◆ Set exercise
Write out the whole of the material exactly.
"""
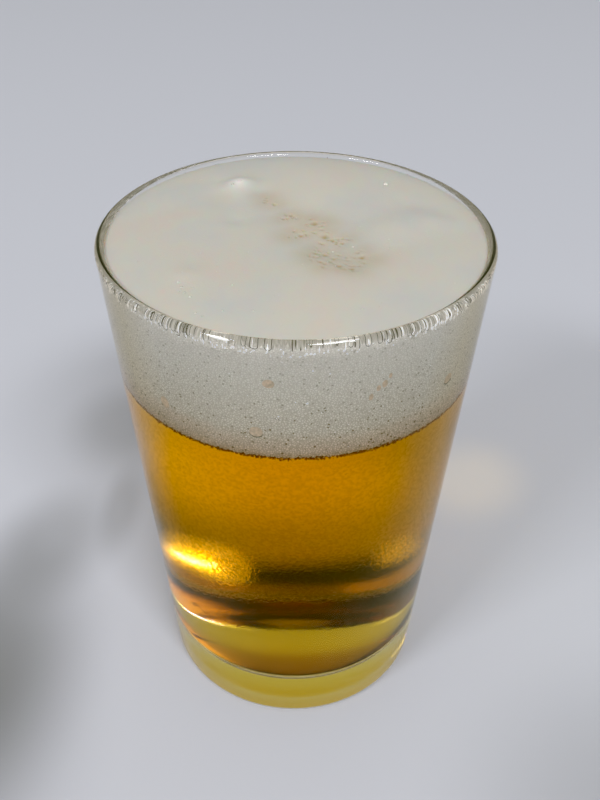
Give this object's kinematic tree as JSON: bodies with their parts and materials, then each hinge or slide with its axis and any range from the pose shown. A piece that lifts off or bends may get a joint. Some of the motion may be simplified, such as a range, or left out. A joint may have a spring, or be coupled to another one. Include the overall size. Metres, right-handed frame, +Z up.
{
  "type": "pint of beer",
  "caption": "Plain conical pint tumbler, slightly flared, filled with lager and a deep head of foam up to the brim.",
  "frame": {"origin": "centre of the glass's foot, on the surface that it stands on", "axes": "+Z up along the axis of the glass, +Y away from the viewer of the picture, +X to the viewer's right"},
  "size_m": [0.0906, 0.0906, 0.1368],
  "materials": {
    "clear_glass": "clear soda-lime glass, fire polished",
    "lager": "clear golden amber liquid",
    "foam": "dense off-white foam of fine bubbles, a little wet"
  },
  "bodies": {
    "root": {"glass": "clear_glass", "beer": "lager", "foam": "foam"}
  },
  "joints": []
}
"""
◆ Answer to the task
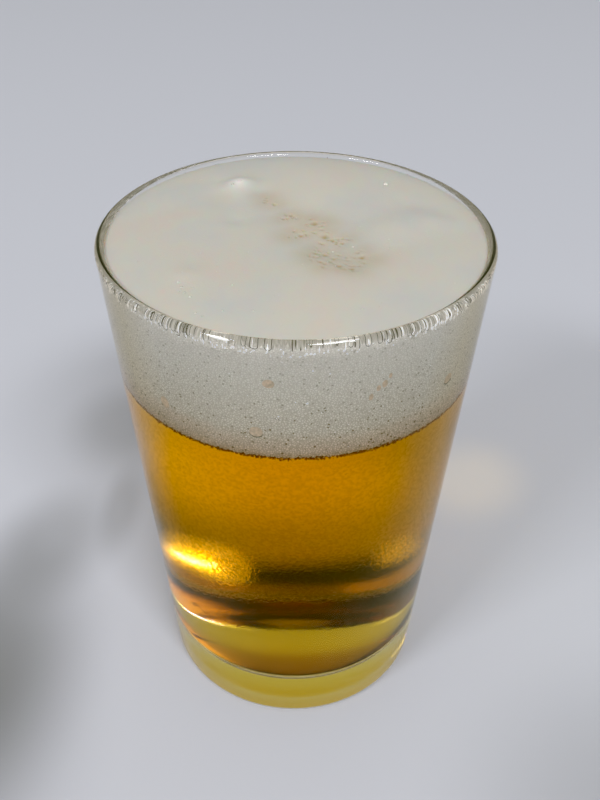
Give this object's kinematic tree as JSON: bodies with their parts and materials, then each hinge or slide with its axis and any range from the pose shown. A piece that lifts off or bends may get a joint. Some of the motion may be simplified, such as a range, or left out. A joint may have a spring, or be coupled to another one. Include the overall size. Metres, right-handed frame, +Z up.
{
  "type": "pint of beer",
  "caption": "Plain conical pint tumbler, slightly flared, filled with lager and a deep head of foam up to the brim.",
  "frame": {"origin": "centre of the glass's foot, on the surface that it stands on", "axes": "+Z up along the axis of the glass, +Y away from the viewer of the picture, +X to the viewer's right"},
  "size_m": [0.0906, 0.0906, 0.1368],
  "materials": {
    "clear_glass": "clear soda-lime glass, fire polished",
    "lager": "clear golden amber liquid",
    "foam": "dense off-white foam of fine bubbles, a little wet"
  },
  "bodies": {
    "root": {"glass": "clear_glass", "beer": "lager", "foam": "foam"}
  },
  "joints": []
}